The controversy surrounding the movie “The Passion” has already
been well publicized in the media. That is not the purpose of this
letter. We have not seen it, so we cannot speak with authority.
However, we do know that there will be reactions to this film. Hate
it or love it, be inspired by it or enraged by it, reactions will
vary depending on the individual and where that individual is
coming from when they walk into the theater.
For Jewish students, they may be appalled at what has been
described as the film’s depiction of the Jews as culpable for
Christ’s crucifixion. From a Jewish perspective, this reopens an
issue that has been a prime cause of anti-Semitism for almost two
millennia. Such a doctrine was officially and strongly rejected in
1965 in the Vatican II Reforms. The fear of the potential
anti-Semitism the film could unleash could derail nearly 40 years
of improved relations between Judaism and Christianity.
For Christian students, they may feel inspired by the message of
Christ’s suffering and salvation, and it may reinforce their faith.

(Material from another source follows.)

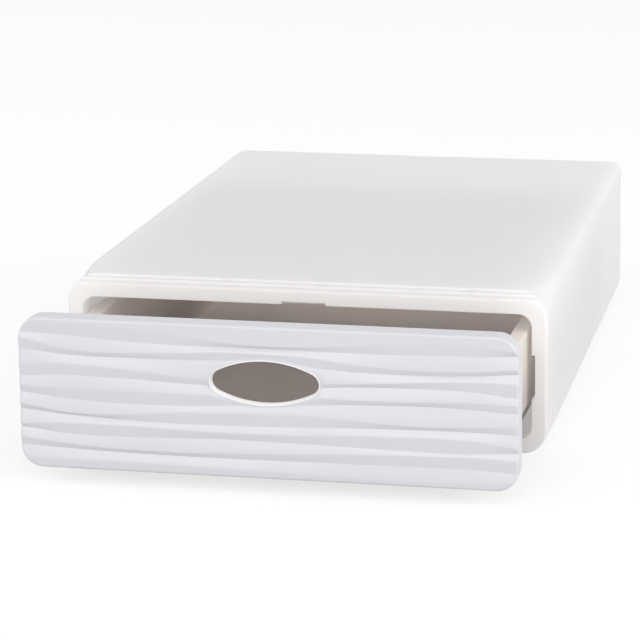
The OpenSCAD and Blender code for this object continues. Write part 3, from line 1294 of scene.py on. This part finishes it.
@dataclass(frozen=True)
class Lamp:
    """A soft square lamp that points at the box.

    Attributes:
        name: Its name.
        place: Where it hangs, in metres.
        power: Its power in watts.
        tint: Its colour.
        size: The length of its sides.
        aim: What it points at.
    """

    name: str
    place: Point
    power: float
    tint: Point = (1.0, 1.0, 1.0)
    size: float = 1.5
    aim: Point = (0.0, -0.05, 0.04)

    def build(self) -> None:
        """Hangs the lamp."""
        data = bpy.data.lights.new(self.name, "AREA")
        data.shape = "SQUARE"
        data.size = self.size
        data.energy = self.power
        data.color = self.tint
        made = bpy.data.objects.new(self.name, data)
        bpy.context.scene.collection.objects.link(made)
        made.location = self.place
        way = Vector(self.aim) - Vector(self.place)
        made.rotation_euler = way.to_track_quat("-Z", "Y").to_euler()


@dataclass
class Studio:
    """Camera, lights, floor and surroundings.

    Attributes:
        azimuth: The camera's turn round the box, in degrees.
        elevation: Its height above the horizon, in degrees.
        roll: Its roll, in degrees.
        frame: Width of the square frame in pixels.
        sensor: Width of the camera's sensor in millimetres.
        focal: Its focal length in pixels.
        middle: The pixel its axis goes through.
        shift: The box's place before the camera, in millimetres.
        origin_y: Place of the rim's plane along Y.
        lamps: The lamps.
        world: Strength of the even light from all around.
        tint: Its colour.
    """

    azimuth: float = 12.697
    elevation: float = 12.011
    roll: float = -0.728
    frame: float = 640
    sensor: float = 36
    focal: float = 3073.9
    middle: tuple[float, float] = (315.0, 193.9)
    shift: Point = (-5.48, -137.85, 1704.2)
    origin_y: float = -185.0
    lamps: tuple[Lamp, ...] = (
        Lamp("front", (-0.5, -2.7, 0.8), 25, (1.0, 0.99, 0.975)),
        Lamp("front_right", (1.3, -2.2, 1.0), 18),
        Lamp("right", (2.6, -0.3, 0.9), 31),
        Lamp("left", (-2.5, 0.0, 1.2), 16),
    )
    world: float = 0.72
    tint: Point = (0.98, 0.99, 1.0)

    def camera(self) -> bpy.types.Object:
        """Sets up the camera.

        Returns:
            The camera.
        """
        a, e, r = (math.radians(v) for v in (self.azimuth, self.elevation, self.roll))
        back = Vector((math.sin(a) * math.cos(e), -math.cos(a) * math.cos(e), math.sin(e)))
        right = Vector((0, 0, 1)).cross(back).normalized()
        up = back.cross(right)
        turn = Matrix((right, up, back)).transposed() @ Matrix.Rotation(r, 3, "Z")
        tx, ty, tz = self.shift
        place = (turn @ Vector((-tx, -ty, tz)) + Vector((0, self.origin_y, 0))) * MM
        data = bpy.data.cameras.new("camera")
        data.sensor_width = self.sensor
        data.sensor_fit = "HORIZONTAL"
        data.lens = self.focal * self.sensor / self.frame
        data.shift_x = (self.frame / 2 - self.middle[0]) / self.frame
        data.shift_y = (self.middle[1] - self.frame / 2) / self.frame
        data.clip_start, data.clip_end = 0.05, 50
        made = bpy.data.objects.new("camera", data)
        bpy.context.scene.collection.objects.link(made)
        made.matrix_world = Matrix.Translation(place) @ turn.to_4x4()
        bpy.context.scene.camera = made
        return made

    def seen(self, sheet: NodeSheet) -> Sum:
        """Tells the rays that show a thing from those that light one.

        Args:
            sheet: The sheet that the nodes are added to.

        Returns:
            1 for rays from the camera and through or off shiny surfaces, otherwise 0.
        """
        path = sheet.node("ShaderNodeLightPath")
        names = ("Is Camera Ray", "Is Glossy Ray", "Is Transmission Ray")
        camera, glossy, through = (Sum(sheet, path.outputs[name]) for name in names)
        return camera + glossy + through

    def floor(self) -> bpy.types.Object:
        """A plain pale floor that shows white and keeps the box's shadow.

        Returns:
            The floor.
        """
        made = added("studio_floor", bpy.ops.mesh.primitive_plane_add, size=12, location=(0, 0, 0))
        material = bpy.data.materials.new("studio_floor")
        sheet = NodeSheet.of_material(material)
        seen = self.seen(sheet)
        unseen_paint, seen_paint, glow = (0.6, 0.6, 0.6, 1), (0.97, 0.97, 0.97, 1), 0.7
        pale = sheet.node("ShaderNodeMix", {"data_type": "RGBA"}, {0: seen, 6: unseen_paint, 7: seen_paint})
        paint = sheet.node("ShaderNodeBsdfDiffuse", None, {"Color": pale.outputs[2]})
        white = sheet.node("ShaderNodeEmission", None, {"Color": (1, 1, 1, 1), "Strength": 1.0})
        sides = {0: seen * glow, 1: paint.outputs[0], 2: white.outputs[0]}
        mix = sheet.node("ShaderNodeMixShader", None, sides)
        sheet.node("ShaderNodeOutputMaterial", None, {"Surface": mix.outputs[0]})
        made.data.materials.append(material)
        return made

    def surroundings(self) -> None:
        """Lights the box evenly from a world that the camera sees as white."""
        world = bpy.data.worlds.new("studio")
        bpy.context.scene.world = world
        world.use_nodes = True
        sheet = NodeSheet(world.node_tree)
        lit = sheet.node("ShaderNodeBackground", None, {"Color": (*self.tint, 1), "Strength": self.world})
        shown = sheet.node("ShaderNodeBackground", None, {"Color": (1, 1, 1, 1), "Strength": 1.0})
        sides = {0: self.seen(sheet), 1: lit.outputs[0], 2: shown.outputs[0]}
        mix = sheet.node("ShaderNodeMixShader", None, sides)
        sheet.node("ShaderNodeOutputWorld", None, {"Surface": mix.outputs[0]})

    def build(self) -> None:
        """Sets up the whole studio."""
        self.camera()
        self.floor()
        self.surroundings()
        for lamp in self.lamps:
            lamp.build()


def main() -> None:
    """Builds the box and its studio."""
    logging.basicConfig(level=logging.INFO, format="%(name)s: %(message)s")
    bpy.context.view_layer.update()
    panel = FrontPanel()
    for part in (DrawerCase(), panel, DrawerTray(panel)):
        LOG.info("built %s", part.build().name)
    Studio().build()
    bpy.context.scene.view_settings.view_transform = "Standard"
    bpy.context.view_layer.update()


if __name__ == "__main__":
    main()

Or they may feel repulsed by what has been described as the film’s
extremely gory and graphic detail – a full 45 minutes of this
R-rated film. Or they may feel that the emphasis on the brutal
suffering takes away from perhaps an even more important Christian
message – that of love.
Any viewer may be concerned that “The Passion” is presented as
fact, as history, when accounts of the final days of Christ vary
from source to source, gospel to gospel. Certainly film, in all its
potent visual splendor, leads an audience to believe it is reality.
And the images that become etched in a viewer’s mind are indelible.

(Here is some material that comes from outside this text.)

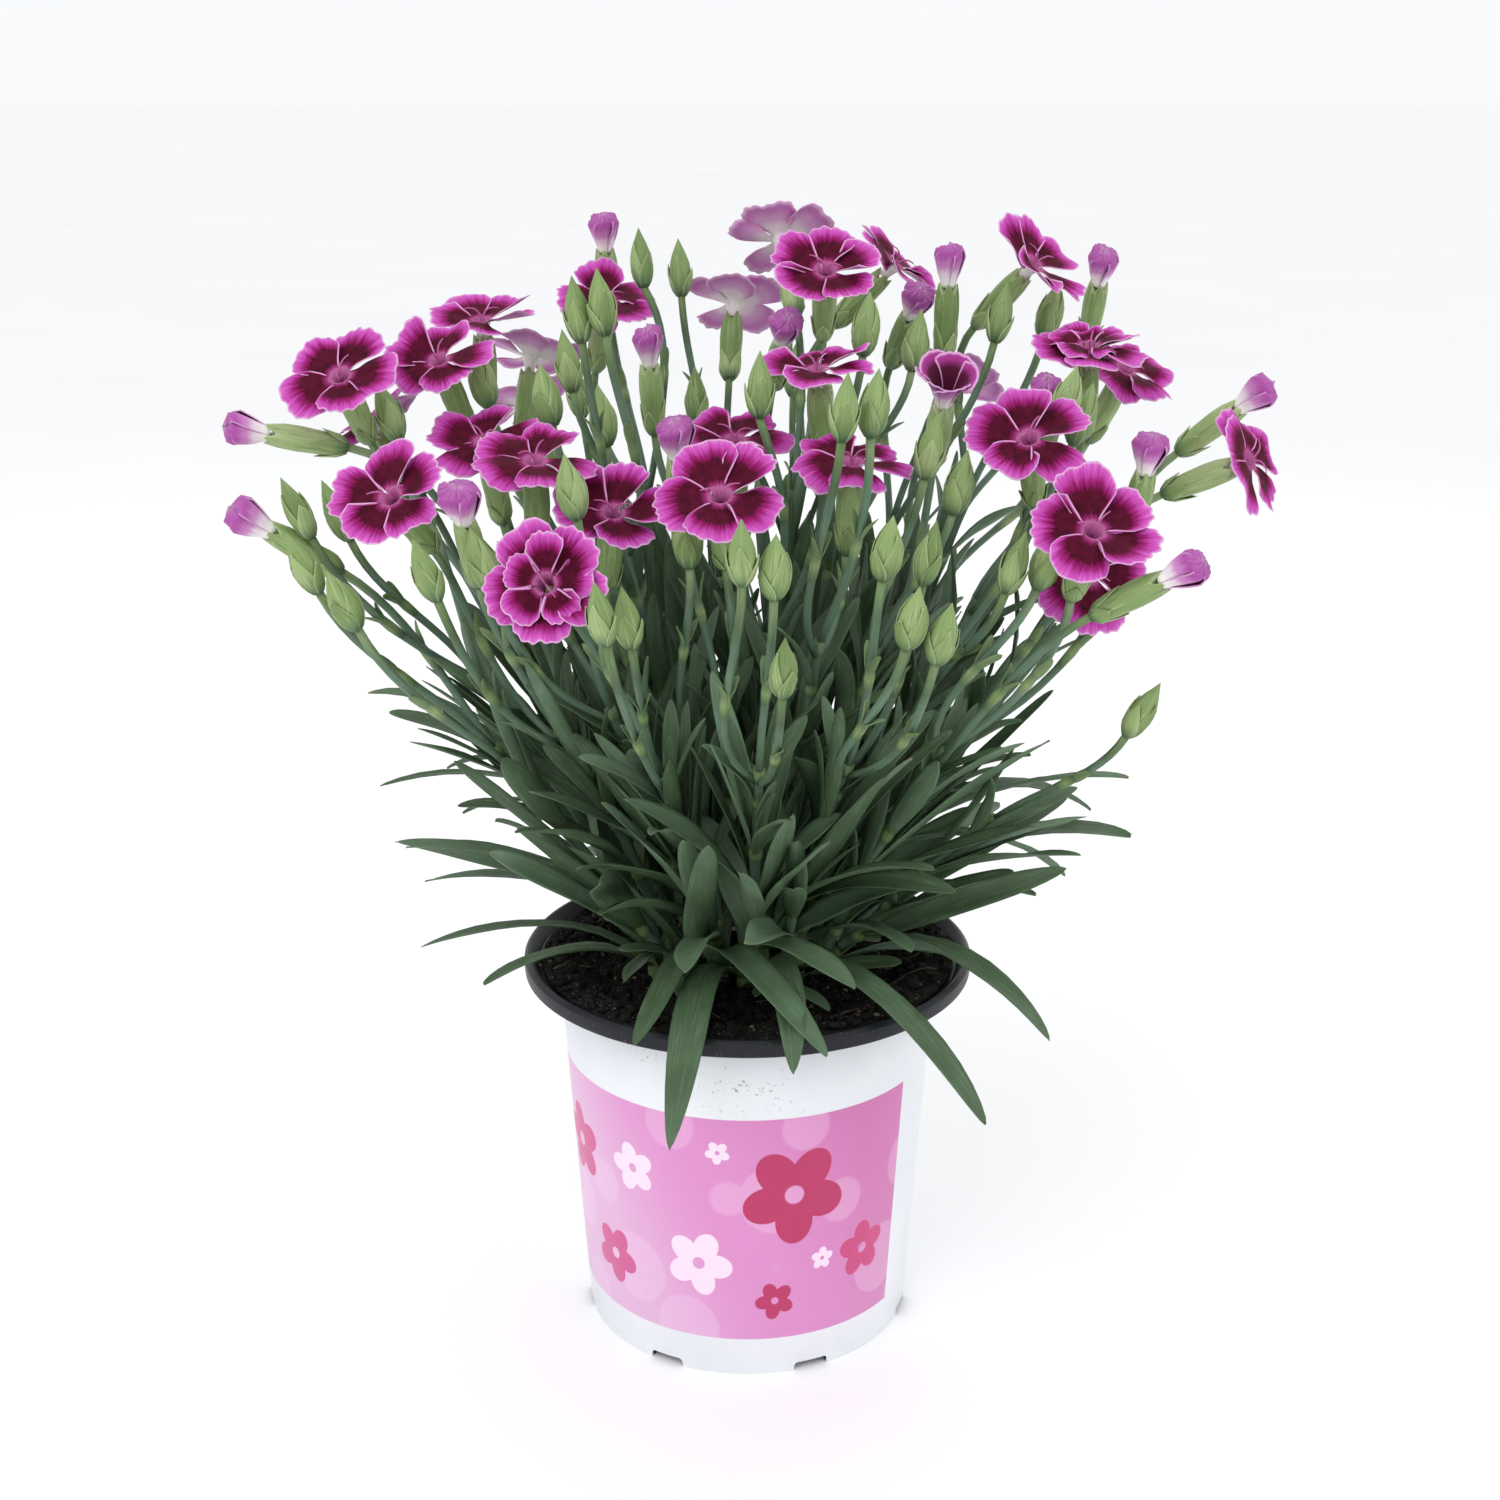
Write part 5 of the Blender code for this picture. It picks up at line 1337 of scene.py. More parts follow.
class Growth:
    """What one piece is made of, gathered before it becomes a mesh."""

    def __init__(self):
        self.points = []
        self.faces = []
        self.growth = []
        self.grain = []
        self.marks = []
        self.count = 0

    def add(self, form, points, growth, grain, mark=0):
        """A form with its points laid in place, and three numbers twice over for the material."""
        faces = form[1]
        self.points.append(points)
        self.growth.append(np.column_stack([np.broadcast_to(column, len(points)) for column in growth]))
        self.grain.append(np.column_stack([np.broadcast_to(column, len(points)) for column in grain]))
        self.faces += [tuple(i + self.count for i in face) for face in faces]
        self.marks += [mark] * len(faces)
        self.count += len(points)

    def finish(self, name, nodes, materials):
        """The mesh object of the piece. It rides on the root and stands for its nodes."""
        mesh = bpy.data.meshes.new(name)
        mesh.from_pydata((np.concatenate(self.points) * MM).tolist(), [], self.faces)
        for label, rows in (("growth", self.growth), ("grain", self.grain)):
            layer = mesh.attributes.new(label, "FLOAT_VECTOR", "POINT")
            layer.data.foreach_set("vector", np.concatenate(rows).astype(np.float32).ravel())
        mesh.polygons.foreach_set("use_smooth", [True] * len(mesh.polygons))
        mesh.polygons.foreach_set("material_index", self.marks)
        for material in materials:
            mesh.materials.append(material)
        obj = link(name, mesh)
        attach(obj, "root")
        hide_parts(*nodes)


def unit(rows):
    """Rows of vectors at unit length."""
    return rows / np.linalg.norm(rows, axis=1, keepdims=True)


def curve_frame(curve, t, face):
    """Places along a cubic curve with their heading, face and side directions, one row for each t."""
    a, b, c, d = (np.array(point) for point in curve)
    t = t[:, None]
    s = 1.0 - t
    point = a * s**3 + b * 3 * s * s * t + c * 3 * s * t * t + d * t**3
    run = unit((b - a) * s * s + (c - b) * 2 * s * t + (d - c) * t * t)
    up = np.broadcast_to(np.array(face), run.shape)
    up = unit(up - run * np.sum(up * run, axis=1, keepdims=True))
    return point, run, up, np.cross(run, up)


def thick_sheet(form, surface, thickness):
    """A thin blade form laid on a surface, which gives a place for each place across and along."""
    u, v, h = form[0].T
    step = 1e-3
    middle_face = surface(u, v)
    wide = surface(u + step, v) - surface(u - step, v)
    run = surface(u, np.minimum(v + step, 1.0)) - surface(u, np.maximum(v - step, 0.0))
    normal = unit(np.cross(wide, run))
    return middle_face + normal * (h * thickness)[:, None]


def around(centre, axis, first, angle, reach, height):
    """Places round an axis: angles from a first direction, reaches, and heights over a centre."""
    one = np.array(square_to(axis, first))
    two = np.cross(np.array(axis), one)
    flat = one * np.cos(angle)[:, None] + two * np.sin(angle)[:, None]
    return np.array(centre) + flat * reach[:, None] + np.array(axis) * height[:, None]


def leaf_outline(v):
    """The share of full width along a leaf: a clasping base, widest past the middle, and a blunt tip."""
    base = 0.42 + 0.58 * np.sin(np.clip(v / 0.42, 0.0, 1.0) * np.pi / 2) ** 1.3
    tip = np.clip(1.0 - np.clip((v - 0.45) / 0.55, 0.0, 1.0) ** 2.5, 0.0, 1.0) ** 0.6
    return np.maximum(base * tip, 0.02)


def closer_at_tip(v):
    """Moves the rows of a leaf towards its tip, so that the tip is round."""
    return 1.0 - (1.0 - v) ** 1.7


def grow_leaf(growth, leaf, luck, ripe=0.0):
    """One leaf: a grooved blade that bends along its curve, a little twisted and waved."""
    swing = (luck - 0.5) * LEAF_TWIST

    def surface(u, v):
        v = closer_at_tip(v)
        point, run, face, side = curve_frame(leaf["curve"], v, leaf["face"])
        turn = (swing * v)[:, None]
        side, face = side * np.cos(turn) + face * np.sin(turn), face * np.cos(turn) - side * np.sin(turn)
        half = leaf["width"] / 2 * leaf_outline(v)
        lift = half * (np.abs(u) ** 1.4) * LEAF_GROOVE * 1.3
        wave = LEAF_WAVE * leaf["width"] * u * np.sin(9.0 * v + 20.0 * luck)
        return point + side * (u * half)[:, None] + face * (lift + wave)[:, None]

    form = FORMS["leaf"]
    u, v, h = form[0].T
    place = closer_at_tip(v)
    thin = BLADE_THICKNESS * (1.0 - 0.55 * np.abs(u)) * (1.0 - 0.5 * place)
    points = thick_sheet(form, surface, thin)
    reach = (leaf["curve"][3] - leaf["curve"][0]).length
    dry = np.clip((place - 0.98) / 0.02, 0.0, 1.0) * (luck > 0.88)
    growth.add(form, points, (ripe, place, luck), (u * leaf["width"] / 2, place * reach, dry))


def tube_rows(form, centres, headings, firsts, radii):
    """The points of a tube form laid along rings. A ring's radius may differ round it."""
    x, y, z = form[0].T
    rings = len(centres) - 1
    index = np.clip(np.round(z * rings).astype(int), 0, rings)
    reach = np.hypot(x, y)
    angle = np.arctan2(y, x)
    one = unit(firsts - headings * np.sum(firsts * headings, axis=1, keepdims=True))
    two = np.cross(headings, one)
    wide = (reach * radii(angle, z))[:, None]
    flat = one[index] * np.cos(angle)[:, None] + two[index] * np.sin(angle)[:, None]
    return centres[index] + flat * wide, angle, z


def straight_rows(form, base, axis, first, length, radii):
    """The points of a tube form laid along a straight axis."""
    steps = np.linspace(0.0, length, STALK_RINGS + 1)[:, None]
    centres = np.array(base) + steps * np.array(axis)
    headings, firsts = (np.broadcast_to(np.array(way), centres.shape) for way in (axis, first))
    return tube_rows(form, centres, headings, firsts, radii)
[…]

Are these the images we want to leave? This is, at the end of the
day, Mel Gibson’s personal rendition of the source material – the
choices were his. And he is a filmmaker, not a theologian.

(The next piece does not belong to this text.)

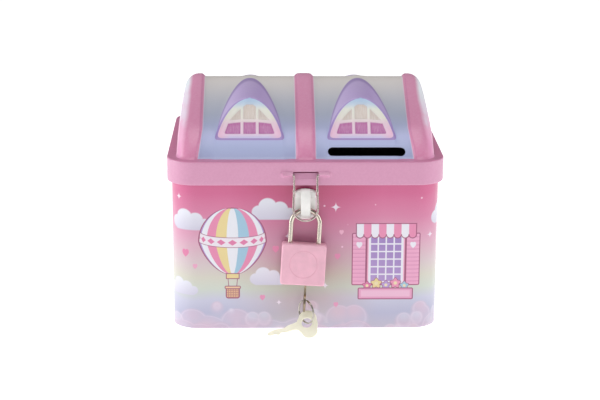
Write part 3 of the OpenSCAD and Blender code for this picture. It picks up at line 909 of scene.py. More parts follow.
def lid_f(x, y, z):
    """Inside-negative form of the roof, ribs, dormers and ledge."""
    ax, ay = np.abs(x), np.abs(y)
    # panels: wall at the foot, then the slope
    ex, ez = FOOT_Y - 5.0, LEDGE_Z + 8.7
    l1 = math.hypot(5.0, 8.7)
    n1 = (8.7 / l1, 5.0 / l1)
    l2 = math.hypot(ex, 109.0 - ez)
    n2 = ((109.0 - ez) / l2, ex / l2)
    a = (ay - ex) * n1[0] + (z - ez) * n1[1]
    b = (ay - ex) * n2[0] + (z - ez) * n2[1]
    b2 = (-ay - ex) * n2[0] + (z - ez) * n2[1]
    roof = smax(a, smax(b, b2, 5.0), 5.5)
    # ribs
    edge = 46.1 + sstep((91.0 - z) / 12.0) * 2.0
    o = 1.2 * sstep((4.55 - ax) / 1.9 + 0.15)
    o = np.maximum(o, 1.2 * sstep((ax - edge) / 2.0 + 0.15))
    o = o + 0.12 * np.cos(np.clip(x / 4.7, -1, 1) * math.pi / 2) * (ax < 4.7)
    roof = roof - o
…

The point of this letter is to let you know that there are
places you can come to talk about your reactions to the film. Here
are a few:
Hillel, the Jewish student organization on campus, is located in
N16 of the student organizations offices in the basement of the
Lory Student Center. Hillel at CSU is part of a statewide
organization that is part of a worldwide Jewish college student
organization that offers a safe and comfortable environment for
students to explore and celebrate their Judaism and for interested
non-Jewish students to learn more about Judaism. For more
information, call 491-2080.
The Listening Post, a safe place where students can come to be
heard and accepted and explore ideas, is located in the Flea Market
of the student center every Thursday from 11 a.m. to 1 p.m. For
more information, call Pastor Connie Winter-Eulberg, Lutheran
Campus Ministry, 482-2160.
The University Counseling Center, and its new referral center –
The Wellness Zone – located in the student center. For information
and appointments, call 491-6053.
We hope that instead of “The Passion” being a polarizing and
divisive force, we can use it as an opportunity to open up the
lines of communication for continued interfaith dialogue.